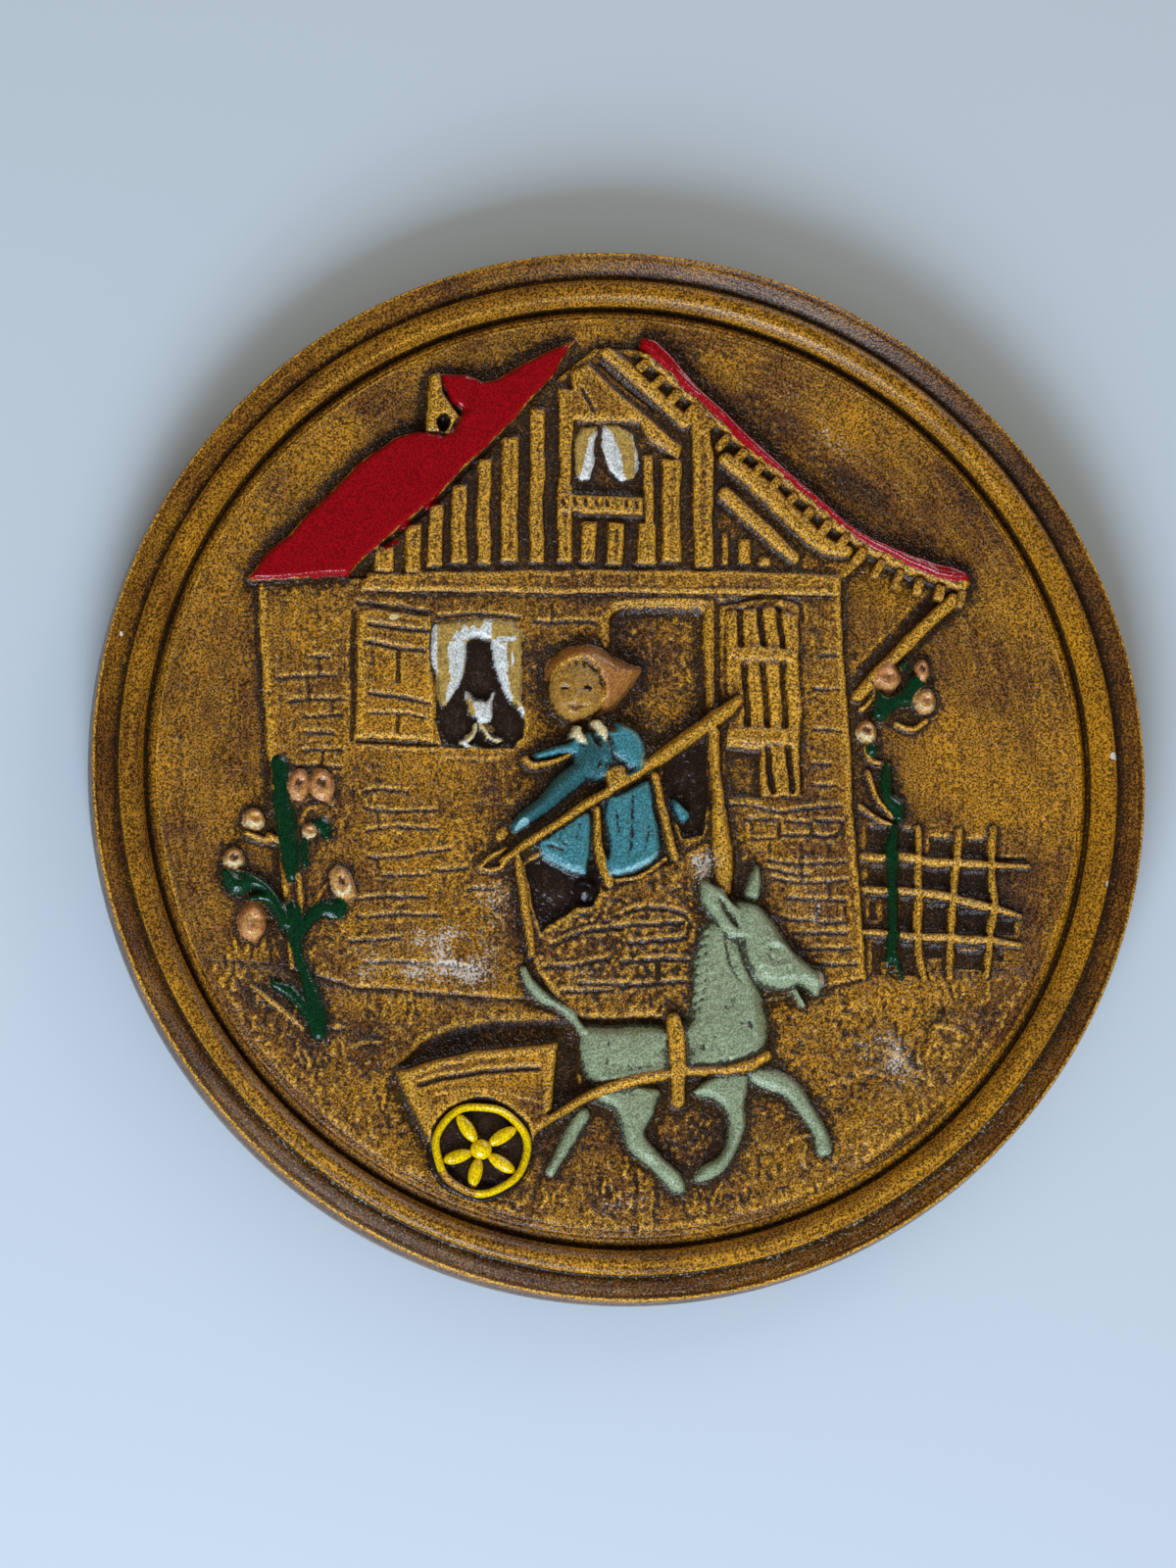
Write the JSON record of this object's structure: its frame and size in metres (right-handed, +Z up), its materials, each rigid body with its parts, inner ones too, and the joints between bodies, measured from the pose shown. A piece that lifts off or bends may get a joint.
* * *
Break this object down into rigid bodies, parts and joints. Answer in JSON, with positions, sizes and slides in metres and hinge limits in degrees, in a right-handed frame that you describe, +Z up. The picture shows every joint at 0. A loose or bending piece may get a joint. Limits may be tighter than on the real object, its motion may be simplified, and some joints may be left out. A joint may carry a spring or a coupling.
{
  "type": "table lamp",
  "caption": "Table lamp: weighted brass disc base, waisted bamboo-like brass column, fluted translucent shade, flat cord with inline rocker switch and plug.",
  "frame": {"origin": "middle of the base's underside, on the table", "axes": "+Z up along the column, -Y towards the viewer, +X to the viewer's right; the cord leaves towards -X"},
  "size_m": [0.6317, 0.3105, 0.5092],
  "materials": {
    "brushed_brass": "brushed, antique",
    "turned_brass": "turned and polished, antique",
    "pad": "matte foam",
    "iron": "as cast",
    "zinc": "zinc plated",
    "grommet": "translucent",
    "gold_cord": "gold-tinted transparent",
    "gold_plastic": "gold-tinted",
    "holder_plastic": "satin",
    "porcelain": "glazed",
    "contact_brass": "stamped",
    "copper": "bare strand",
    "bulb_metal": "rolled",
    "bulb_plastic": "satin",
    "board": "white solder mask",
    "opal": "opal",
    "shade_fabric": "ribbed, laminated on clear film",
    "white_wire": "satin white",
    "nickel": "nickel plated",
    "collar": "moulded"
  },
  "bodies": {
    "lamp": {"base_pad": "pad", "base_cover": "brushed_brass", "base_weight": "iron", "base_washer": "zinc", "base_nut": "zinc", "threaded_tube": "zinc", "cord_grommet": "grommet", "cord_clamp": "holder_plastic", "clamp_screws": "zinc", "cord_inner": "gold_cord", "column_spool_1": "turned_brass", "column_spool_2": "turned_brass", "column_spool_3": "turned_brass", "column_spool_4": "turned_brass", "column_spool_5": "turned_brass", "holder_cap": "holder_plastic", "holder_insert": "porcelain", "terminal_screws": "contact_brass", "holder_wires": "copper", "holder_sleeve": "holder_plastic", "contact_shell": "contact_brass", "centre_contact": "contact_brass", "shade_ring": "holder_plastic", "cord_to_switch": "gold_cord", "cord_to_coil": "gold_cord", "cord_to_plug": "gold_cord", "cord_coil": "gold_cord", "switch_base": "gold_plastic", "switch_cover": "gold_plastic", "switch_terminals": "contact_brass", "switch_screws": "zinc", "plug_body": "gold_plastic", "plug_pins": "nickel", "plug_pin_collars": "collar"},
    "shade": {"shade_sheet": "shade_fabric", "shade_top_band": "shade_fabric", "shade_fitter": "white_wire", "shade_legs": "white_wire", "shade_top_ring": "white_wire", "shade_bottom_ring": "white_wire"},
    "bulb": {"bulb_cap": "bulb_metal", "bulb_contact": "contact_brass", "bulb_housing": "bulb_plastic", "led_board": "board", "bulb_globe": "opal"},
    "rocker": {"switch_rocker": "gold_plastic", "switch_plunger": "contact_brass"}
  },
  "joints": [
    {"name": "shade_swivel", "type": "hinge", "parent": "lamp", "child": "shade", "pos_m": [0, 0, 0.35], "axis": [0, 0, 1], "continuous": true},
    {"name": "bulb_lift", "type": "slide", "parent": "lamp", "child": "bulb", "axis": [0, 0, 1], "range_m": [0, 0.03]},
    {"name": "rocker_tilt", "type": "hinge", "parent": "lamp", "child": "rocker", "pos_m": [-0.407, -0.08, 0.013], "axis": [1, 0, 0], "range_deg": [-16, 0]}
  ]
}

**Exercise instructions**
Among the entries, how many lines include the word "materials"? Answer with a single number and nothing further.

**Result of the task**
2